THE author David Peace hails from West Yorkshire, yet his best-known novels don't suggest a liking for the place. Following the television adaptation of his Red Riding Quartet, in which anyone seen driving into Yorkshire was likely to die there, we have the film version of The Damned United, which concerns the near-fatal GBH on the career of football manager Brian Clough. In Peace's world, the adage "it's grim up north" is an understatement.
Set in 1974, the film concerns Clough's ill-fated attempt to manage Leeds United, the most successful team of the day, but whose dirty tactics clashed with the young manager's ideals. The cocky and ambitious Clough thought he could tame the beast. But his tenure lasted just 44 days.
This is not a film for soccer fans only - far from it. Primarily, it is a fascinating and very enjoyable character study of one of the most complicated, controversial and entertaining sporting managers Britain has ever had; beyond that, a touching love story of sorts, between Clough and his assistant Peter Taylor, friends and allies whose bond was almost destroyed by Clough's obsession with another man - the manager he succeeded at Leeds, Don Revie. The film opens with Revie (Colm Meaney) becoming England manager, leaving the club he has managed for 13 years.
His surprise successor is the man who's been criticising the team for months. We meet him first on the motorway to Leeds, singing along to Tom Jones's What's New Pussycat on the radio. This is Clough (Michael Sheen) the cheeky showman, who famously comments: "I certainly wouldn't say I'm the best manager in the business. But I'm in the top one."
Clough drives past the Leeds stadium and straight to the local radio station, where he again berates the "dirty buggers" he's about to take over.
But he underestimates the loyalty felt towards Revie. And the players are about to put the boot in.
Meanwhile, the film shifts back to the late 1960s and early 1970s, when Clough and Taylor (Timothy Spall) transform Derby County from second division no-hopers to first division champions.
These are happy times, during which the two men forge a brilliant partnership: Clough the motivator; Taylor, as he himself puts it, "the goods in the back".
But ever since Leeds strode into town and cheated Derby out of their FA Cup tie, Revie has cast a dark shadow over Clough. The younger man's obsessive desire for revenge, allied to rampant ambition, strains the relationship with Taylor. When Clough moves to Leeds, he moves alone.
Two wonderful match scenes illustrate the rivalry between the teams. In one, a nervous Clough hides in a boardroom, as sun and the cheers of fans pour through the windows; in the other, Leeds brutalise Derby in the pouring rain, after which Clough enters a dressing room that looks like a first world war battlefield. We barely see a ball being kicked, yet it's gripping.

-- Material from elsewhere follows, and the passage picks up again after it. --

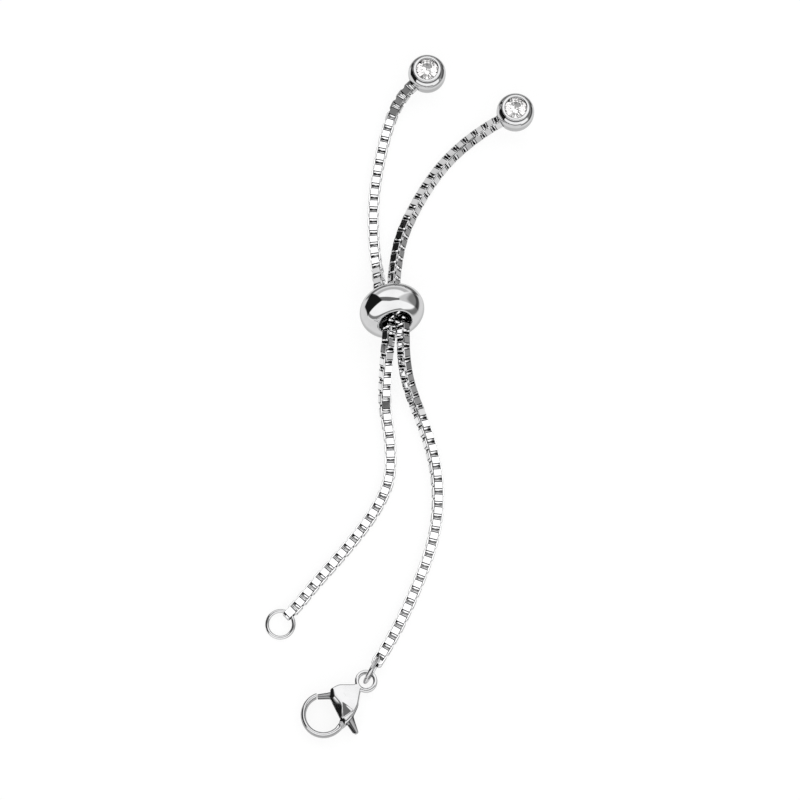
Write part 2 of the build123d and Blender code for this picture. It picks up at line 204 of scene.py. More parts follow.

Having portrayed Tony Blair, Kenneth Williams and David Frost, Sheen is shaping up as a national treasure, the man of a thousand iconic faces. His Clough isn't as acutely observed as those others (and I'll swear there's a touch of Frost breaking through the more grandstanding moments). But he captures perfectly Clough's bravado and charisma. Spall, Meaney and Jim Broadbent (as the long-suffering Derby chairman) chip in marvellously.
Adapted by Peter Morgan (The Queen, Frost/Nixon), the film is lighter than the book, without the paranoia of Clough's inner voice. Visually it offers an economic evocation of the period off the pitch: of power cuts and bad hair, when Brighton was considered a backwater and boys read The Wizard.
Stay away from the north, perhaps, and it really wasn't too bad.